Awareness Is Key
What You Need to Know About the Side Effect Profiles of New HCV Antiretrovirals
by Larry Buhl
By all accounts, adding the new direct-acting antiretrovirals (DAA) boceprevir (Victrelis) or telaprevir (Incivek) to the standard regimen of pegylated interferon plus ribavirin can shorten treatment regimens and increase the likelihood that a patient with chronic hepatitis C (HCV) will become completely free of the virus. But there are side effects, including a greater chance of anemia. More troubling for those coinfected with HIV and HCV, there is a warning that they should be more carefully monitored when taking the new DDAs for hepatitis along with ritonavir for HIV.
According to a review by Christophe Hézode from Hôpital Henri Mondor in Paris, which appears in the February 2012 supplemental issue of Liver International, most side effects associated with the new DDAs are only mild to moderate, and should not be reasons to discontinue the regimen, researchers said.
Right now only boceprevir and telaprevir are approved for use in combination with pegylated interferon plus ribavirin, older treatments for HCV that have well-known and sometimes debilitating side effects.

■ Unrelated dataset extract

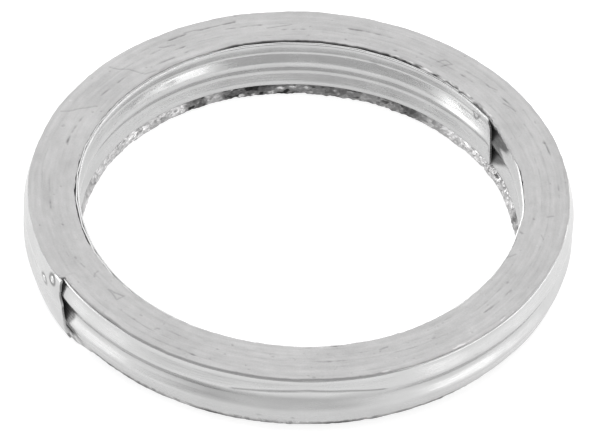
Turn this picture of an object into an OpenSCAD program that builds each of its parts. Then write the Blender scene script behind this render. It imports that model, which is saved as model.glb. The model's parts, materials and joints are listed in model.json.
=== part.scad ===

In clinical trials for the new drugs, Hézode and his team saw an increase in the frequency and severity of anemia. It is well-known that ribavirin itself can cause hemolytic anemia (red blood cell destruction). But researchers found that boceprevir and telaprevir both appear to worsen anemia by contributing to bone marrow suppression. Half of the people taking boceprevir and about forty percent of those taking telaprevir in clinical trials developed anemia, compared with about twenty percent of those taking pegylated interferon/ribavirin alone.
The researchers pointed to two possible approaches for managing anemia: reducing the dose of ribavirin and using erythropoietin (Epogen or Procrit) to stimulate red blood cell production. But there are possible issues with both of these approaches: Adding a fourth drug is likely to be more challenging in the case of boceprevir, which is typically taken for twenty-four to forty-four weeks, compared with twelve weeks for telaprevir. In addition, older studies have shown that using less ribavirin with pegylated interferon raises the risk of post-treatment relapse. More research is needed to clarify the impact of ribavirin dose reduction and erythropoietin use on the safety and efficacy of combination therapy with the new DAAs, Hézode concluded.
Less serious symptoms included dry skin and eczema. In clinical trials, fifty-five percent of patients using telaprevir triple therapy developed a rash compared with about thirty-three percent of those using pegylated interferon/ribavirin. These rashes were mild-to-moderate in more than ninety percent of cases and involved less than thirty percent of total skin area, according to Hézode. Approximately five percent of rashes were severe, and a few cases were classified as severe adverse reactions, which could be life-threatening if not promptly recognized. Some people taking boceprevir in Phase III trials experienced nausea, diarrhea, and unusual and unpleasant taste changes. Patients taking telaprevir in trials also had a greater likelihood of nausea and diarrhea, as well as “anal discomfort and rectal burning.” Hézode wrote that in almost all cases, these symptoms alone should not require discontinuation of treatment.
Drug interactions: a possible concern for HIV patients
Hézode pointed to recent warnings by the U.S. Food and Drug Administration and Merck that boceprevir could lower concentrations of ritonavir-boosted HIV protease inhibitors to ineffective levels. In a February 6, 2012, letter to healthcare professionals, Merck said:
“Health care providers who might have initiated Victrelis in combination with PR in HIV-HCV coinfected patients on fully suppressive antiretroviral therapy containing a ritonavir-boosted protease inhibitor should discuss these findings with those patients, and closely monitor those patients for HCV treatment response and for potential HCV and HIV virologic rebound.”
In other words, be vigilant about monitoring and informing patients. A&U will continue to follow the developments as more information is available.
Larry Buhl is a freelance journalist and screenwriter living in Los Angeles.